Goal: From the listing below, pick out each line with the word "pose".

Data section:

━━━━━━━━━━━━━━━━━━━━

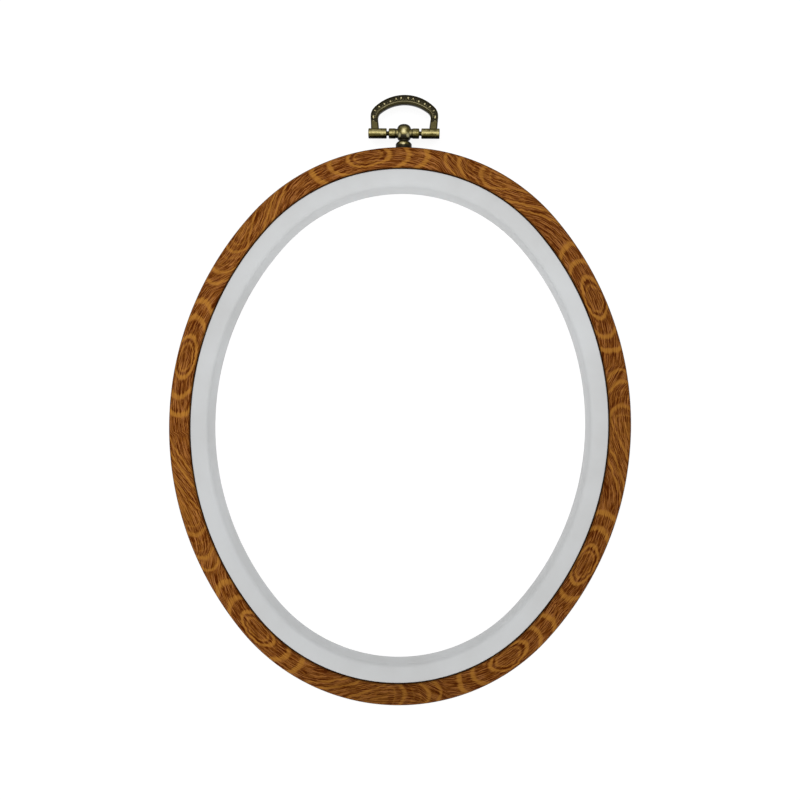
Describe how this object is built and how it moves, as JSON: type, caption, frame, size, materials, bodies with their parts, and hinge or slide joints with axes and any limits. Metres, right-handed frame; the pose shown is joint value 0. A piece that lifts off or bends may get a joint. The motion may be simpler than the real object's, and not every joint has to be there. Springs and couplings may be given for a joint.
{
  "type": "embroidery hoop",
  "caption": "Oval embroidery hoop: a soft wood-grained outer ring grips cloth on a rigid inner ring, and a swinging metal bail hangs it up.",
  "frame": {"origin": "middle of the oval, in the back plane that the hoop lies on", "axes": "+X to the right seen from the front, +Y along the oval's long axis towards the hanger, +Z out of the front"},
  "size_m": [0.1544, 0.205, 0.01],
  "materials": {
    "vinyl_woodgrain": "soft vinyl printed with an ochre and brown wood grain, satin",
    "white_plastic": "smooth satin moulding, cool white",
    "antique_brass": "aged brass plate, dark in the hollows and worn bright on the high spots",
    "zinc_steel": "zinc plated steel"
  },
  "bodies": {
    "inner_ring": {"inner_ring": "white_plastic"},
    "outer_ring": {"outer_ring": "vinyl_woodgrain", "base_collar": "antique_brass", "screw_washer": "zinc_steel"},
    "hanger_head": {"ball_head": "antique_brass", "hinge_pin": "antique_brass", "fixing_screw": "zinc_steel"},
    "bail": {"bail": "antique_brass"}
  },
  "joints": [
    {"name": "outer_ring_lift", "type": "slide", "parent": "inner_ring", "child": "outer_ring", "axis": [0, 0, 1], "range_m": [0, 0.02]},
    {"name": "hanger_turn", "type": "hinge", "parent": "outer_ring", "child": "hanger_head", "pos_m": [0, 0.09315, 0.0058], "axis": [0, 1, 0], "continuous": true},
    {"name": "bail_swing", "type": "hinge", "parent": "hanger_head", "child": "bail", "pos_m": [0, 0.09885, 0.0058], "axis": [1, 0, 0], "range_deg": [-112, 112]}
  ]
}
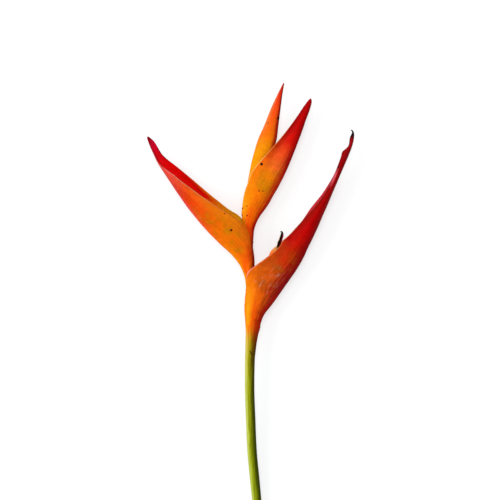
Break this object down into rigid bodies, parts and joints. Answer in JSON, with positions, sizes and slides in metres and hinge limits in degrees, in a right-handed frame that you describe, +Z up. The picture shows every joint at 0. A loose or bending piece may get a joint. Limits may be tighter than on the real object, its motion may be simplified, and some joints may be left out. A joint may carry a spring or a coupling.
{
  "type": "heliconia flower",
  "caption": "Cut heliconia flower head on its stem, lying flat: boat-shaped bracts set left and right of a zigzag axis, with a withered floret.",
  "frame": {"origin": "on the surface, under the middle of the lying flower's box", "axes": "+X across the head, +Y along the stem from its cut end to the tips, +Z up from the surface"},
  "size_m": [0.1141, 0.2363, 0.0136],
  "materials": {
    "stem_skin": "smooth, slightly waxy, green turning orange at the head",
    "bract_skin_red": "smooth and waxy, orange at the base turning deep red",
    "bract_skin_orange": "smooth and waxy, orange with red edges and tip",
    "bract_skin_amber": "smooth and waxy, amber turning red at the tip",
    "floret_skin": "satin, orange with a paler base",
    "withered_petals": "dry and matt, near black"
  },
  "bodies": {
    "root": {"stem": "stem_skin", "bract_lowest": "bract_skin_red", "bract_left": "bract_skin_orange", "bract_upper_right": "bract_skin_orange", "bract_top": "bract_skin_amber", "floret_ovary": "floret_skin", "floret_withered": "withered_petals", "bud_lowest": "floret_skin", "bud_left": "floret_skin"}
  },
  "joints": []
}
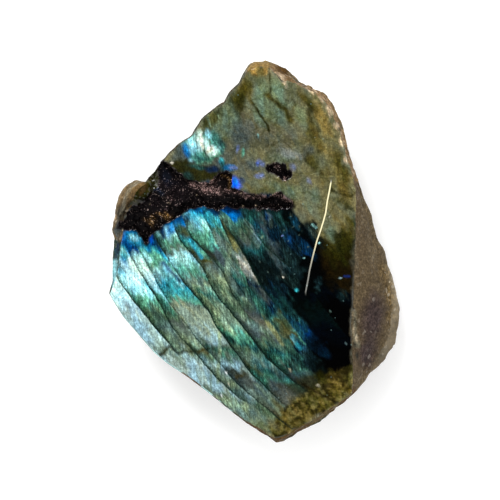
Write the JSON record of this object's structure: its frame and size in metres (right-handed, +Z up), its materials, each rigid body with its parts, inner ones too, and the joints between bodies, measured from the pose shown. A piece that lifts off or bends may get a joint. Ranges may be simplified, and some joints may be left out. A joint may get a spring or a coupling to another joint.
{
  "type": "rough labradorite chunk",
  "caption": "Rough chunk of labradorite lying on a flat cleavage facet, with one flat polished face up that shows a blue-green flash, broken ledges round its sides and a crumbly hollow.",
  "frame": {"origin": "on the resting facet's plane, under the centre of the stone's box", "axes": "+Z up, out of the polished face, which is the shortest extent; +Y along the stone's length, towards the chipped tip; +X across the face, towards the sloping break"},
  "size_m": [0.0636, 0.0835, 0.024],
  "materials": {
    "labradorite": "one polished face with a blue-green flash, rough broken sides"
  },
  "bodies": {
    "root": {"labradorite_chunk": "labradorite"}
  },
  "joints": []
}
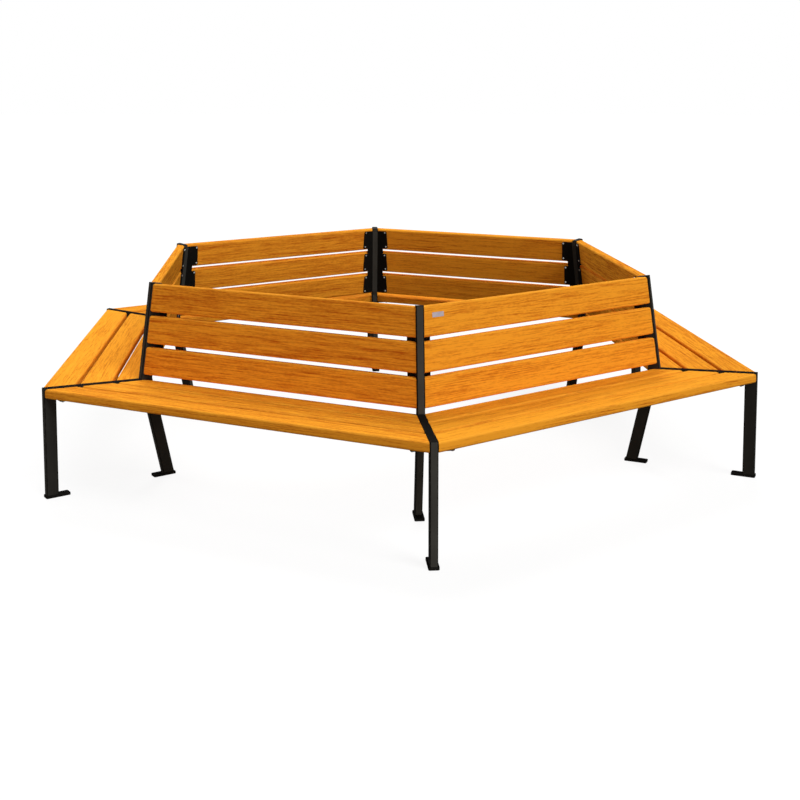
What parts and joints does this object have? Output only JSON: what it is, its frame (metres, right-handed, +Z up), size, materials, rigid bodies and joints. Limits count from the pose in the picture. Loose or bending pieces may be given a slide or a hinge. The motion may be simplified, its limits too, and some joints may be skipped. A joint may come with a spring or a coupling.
{
  "type": "tree bench",
  "caption": "Hexagonal bench that stands round a tree: slatted timber seats and reclined slatted backs facing outwards, on black welded tube frames at the corners.",
  "frame": {"origin": "centre of the hexagon on the ground, on the undersides of the foot plates", "axes": "+Z up, -Y towards the first corner frame, +X to the right of someone who faces that corner from outside"},
  "size_m": [3.0074, 3.4542, 0.8403],
  "materials": {
    "stained_wood": "golden brown stain with a satin oil finish",
    "black_steel": "black powder coat, satin",
    "black_plastic": "black moulded plastic",
    "zinc_screws": "bright zinc plated",
    "blank_metal": "brushed, blank"
  },
  "bodies": {
    "root": {"frame_1": "black_steel", "back_plate_1": "black_steel", "seat_plates_1": "black_steel", "seat_board_1_outer": "stained_wood", "seat_board_1_middle": "stained_wood", "seat_board_1_inner": "stained_wood", "back_board_1_lower": "stained_wood", "back_board_1_middle": "stained_wood", "back_board_1_upper": "stained_wood", "frame_2": "black_steel", "back_plate_2": "black_steel", "seat_plates_2": "black_steel", "seat_board_2_outer": "stained_wood", "seat_board_2_middle": "stained_wood", "seat_board_2_inner": "stained_wood", "back_board_2_lower": "stained_wood", "back_board_2_middle": "stained_wood", "back_board_2_upper": "stained_wood", "frame_3": "black_steel", "back_plate_3": "black_steel", "seat_plates_3": "black_steel", "seat_board_3_outer": "stained_wood", "seat_board_3_middle": "stained_wood", "seat_board_3_inner": "stained_wood", "back_board_3_lower": "stained_wood", "back_board_3_middle": "stained_wood", "back_board_3_upper": "stained_wood", "frame_4": "black_steel", "back_plate_4": "black_steel", "seat_plates_4": "black_steel", "seat_board_4_outer": "stained_wood", "seat_board_4_middle": "stained_wood", "seat_board_4_inner": "stained_wood", "back_board_4_lower": "stained_wood", "back_board_4_middle": "stained_wood", "back_board_4_upper": "stained_wood", "frame_5": "black_steel", "back_plate_5": "black_steel", "seat_plates_5": "black_steel", "seat_board_5_outer": "stained_wood", "seat_board_5_middle": "stained_wood", "seat_board_5_inner": "stained_wood", "back_board_5_lower": "stained_wood", "back_board_5_middle": "stained_wood", "back_board_5_upper": "stained_wood", "frame_6": "black_steel", "back_plate_6": "black_steel", "seat_plates_6": "black_steel", "seat_board_6_outer": "stained_wood", "seat_board_6_middle": "stained_wood", "seat_board_6_inner": "stained_wood", "back_board_6_lower": "stained_wood", "back_board_6_middle": "stained_wood", "back_board_6_upper": "stained_wood", "outer_foot_plates": "black_steel", "inner_foot_plates": "black_steel", "post_caps": "black_plastic", "back_screws": "zinc_screws", "seat_screws": "zinc_screws", "blank_plate": "blank_metal"}
  },
  "joints": []
}
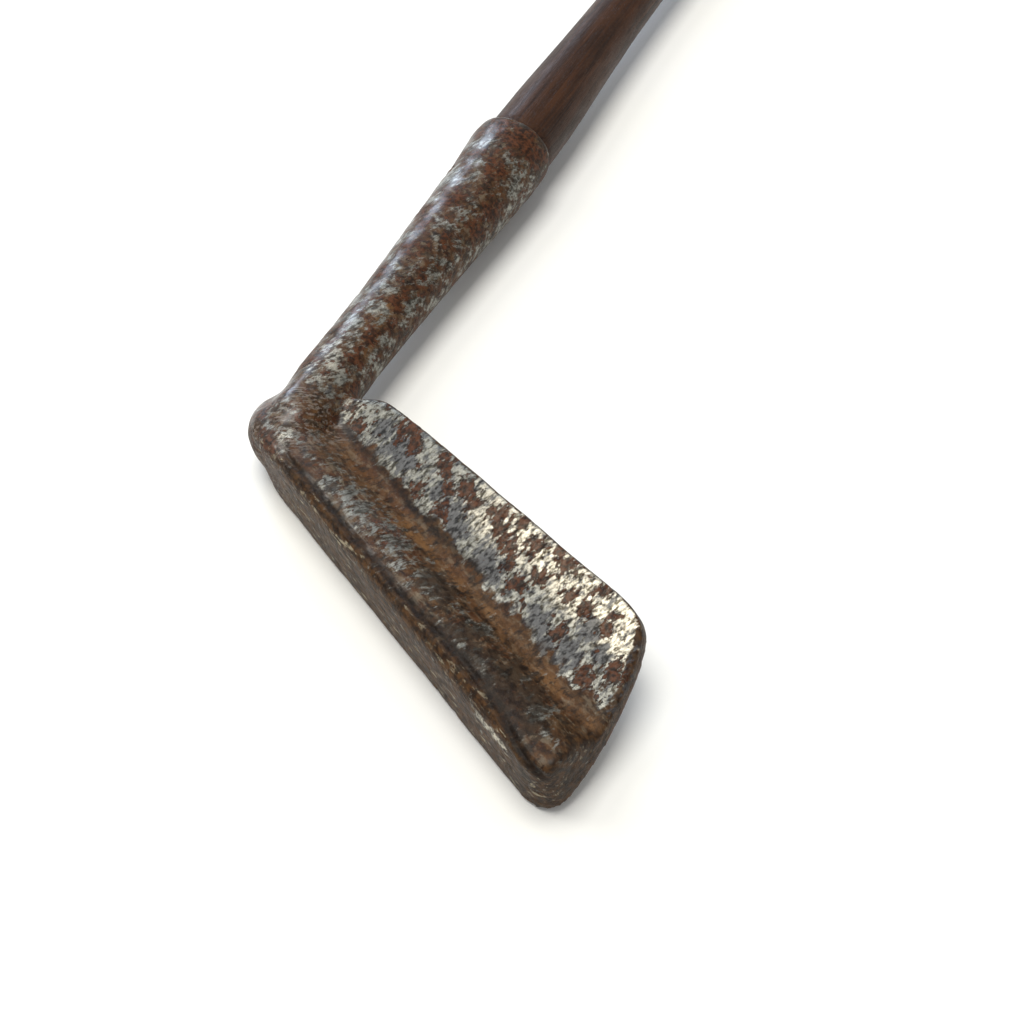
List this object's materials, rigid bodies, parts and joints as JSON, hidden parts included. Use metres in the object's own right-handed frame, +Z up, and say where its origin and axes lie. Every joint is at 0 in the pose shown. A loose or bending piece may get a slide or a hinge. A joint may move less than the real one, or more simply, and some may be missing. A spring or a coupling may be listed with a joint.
{
  "type": "hickory-shafted golf iron",
  "caption": "Old right-handed golf iron: a forged muscle-back head with a tapered socket on a hickory shaft with a leather grip, lying face down.",
  "frame": {"origin": "middle of the club's box, on the plane the club lies on", "axes": "+Y up the shaft to the butt, +X towards the toe's side, +Z up, away from the plane it lies on"},
  "size_m": [0.0918, 0.9892, 0.0269],
  "materials": {
    "rusted_iron": "forged iron, rubbed pale on the upper blade, brown with rust on the muscle, sole and hosel",
    "pin_steel": "dull steel with brown stains",
    "hickory": "dark stained hickory, old shellac, straight grain",
    "underlisting_cloth": "coarse woven cloth strip",
    "grip_leather": "dark brown hide, worn smooth, suede edge",
    "waxed_thread": "black waxed linen thread"
  },
  "bodies": {
    "root": {"iron_head": "rusted_iron", "shaft": "hickory", "hosel_pin": "pin_steel", "grip_underlisting": "underlisting_cloth", "grip_leather": "grip_leather", "lower_whipping": "waxed_thread", "upper_whipping": "waxed_thread", "lower_grip_tack": "pin_steel", "butt_tack": "pin_steel"}
  },
  "joints": []
}
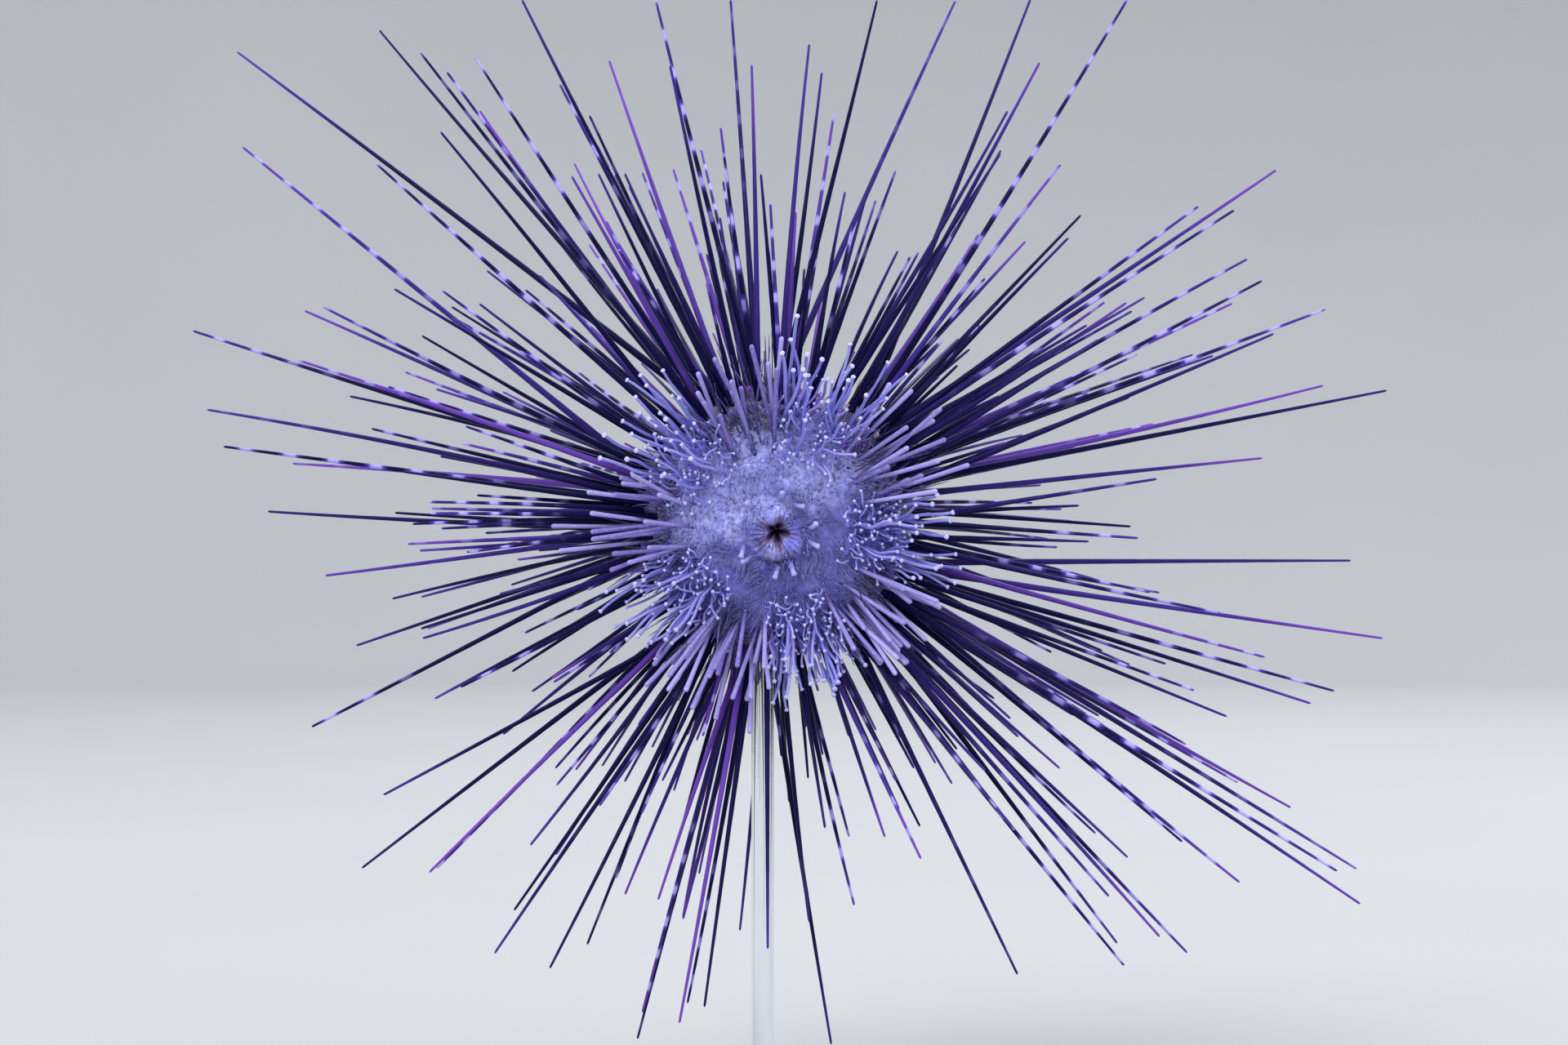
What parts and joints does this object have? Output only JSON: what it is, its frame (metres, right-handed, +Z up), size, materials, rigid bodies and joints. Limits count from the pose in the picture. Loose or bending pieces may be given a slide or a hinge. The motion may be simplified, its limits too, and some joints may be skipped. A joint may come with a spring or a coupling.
{
  "type": "long-spined sea urchin",
  "caption": "Life-size display model of a dark long-spined sea urchin, mouth side forward, with pale tube feet and banded spines, on a rod and a round base.",
  "frame": {"origin": "centre of the stand base's underside", "axes": "+Z up, the mouth side faces -Y, +X to the right as seen from the mouth side"},
  "size_m": [0.2713, 0.1827, 0.2611],
  "materials": {
    "spine_field": "dark indigo skin and spines, satin",
    "foot_field": "blue-violet skin and feet, moist satin",
    "mouth_membrane": "pale lavender skin, moist satin",
    "anal_cone": "dark skin, moist satin",
    "stand_base": "satin black",
    "stand_rod": "clear polished"
  },
  "bodies": {
    "root": {"interambulacrum_1": "spine_field", "interambulacrum_2": "spine_field", "interambulacrum_3": "spine_field", "interambulacrum_4": "spine_field", "interambulacrum_5": "spine_field", "ambulacrum_1": "foot_field", "ambulacrum_2": "foot_field", "ambulacrum_3": "foot_field", "ambulacrum_4": "foot_field", "ambulacrum_5": "foot_field", "peristome": "mouth_membrane", "anal_cone": "anal_cone", "stand_base": "stand_base", "stand_rod": "stand_rod"}
  },
  "joints": []
}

━━━━━━━━━━━━━━━━━━━━

Task solution:
Describe how this object is built and how it moves, as JSON: type, caption, frame, size, materials, bodies with their parts, and hinge or slide joints with axes and any limits. Metres, right-handed frame; the pose shown is joint value 0. A piece that lifts off or bends may get a joint. The motion may be simpler than the real object's, and not every joint has to be there. Springs and couplings may be given for a joint.
Write the JSON record of this object's structure: its frame and size in metres (right-handed, +Z up), its materials, each rigid body with its parts, inner ones too, and the joints between bodies, measured from the pose shown. A piece that lifts off or bends may get a joint. Ranges may be simplified, and some joints may be left out. A joint may get a spring or a coupling to another joint.
What parts and joints does this object have? Output only JSON: what it is, its frame (metres, right-handed, +Z up), size, materials, rigid bodies and joints. Limits count from the pose in the picture. Loose or bending pieces may be given a slide or a hinge. The motion may be simplified, its limits too, and some joints may be skipped. A joint may come with a spring or a coupling.
List this object's materials, rigid bodies, parts and joints as JSON, hidden parts included. Use metres in the object's own right-handed frame, +Z up, and say where its origin and axes lie. Every joint is at 0 in the pose shown. A loose or bending piece may get a slide or a hinge. A joint may move less than the real one, or more simply, and some may be missing. A spring or a coupling may be listed with a joint.
What parts and joints does this object have? Output only JSON: what it is, its frame (metres, right-handed, +Z up), size, materials, rigid bodies and joints. Limits count from the pose in the picture. Loose or bending pieces may be given a slide or a hinge. The motion may be simplified, its limits too, and some joints may be skipped. A joint may come with a spring or a coupling.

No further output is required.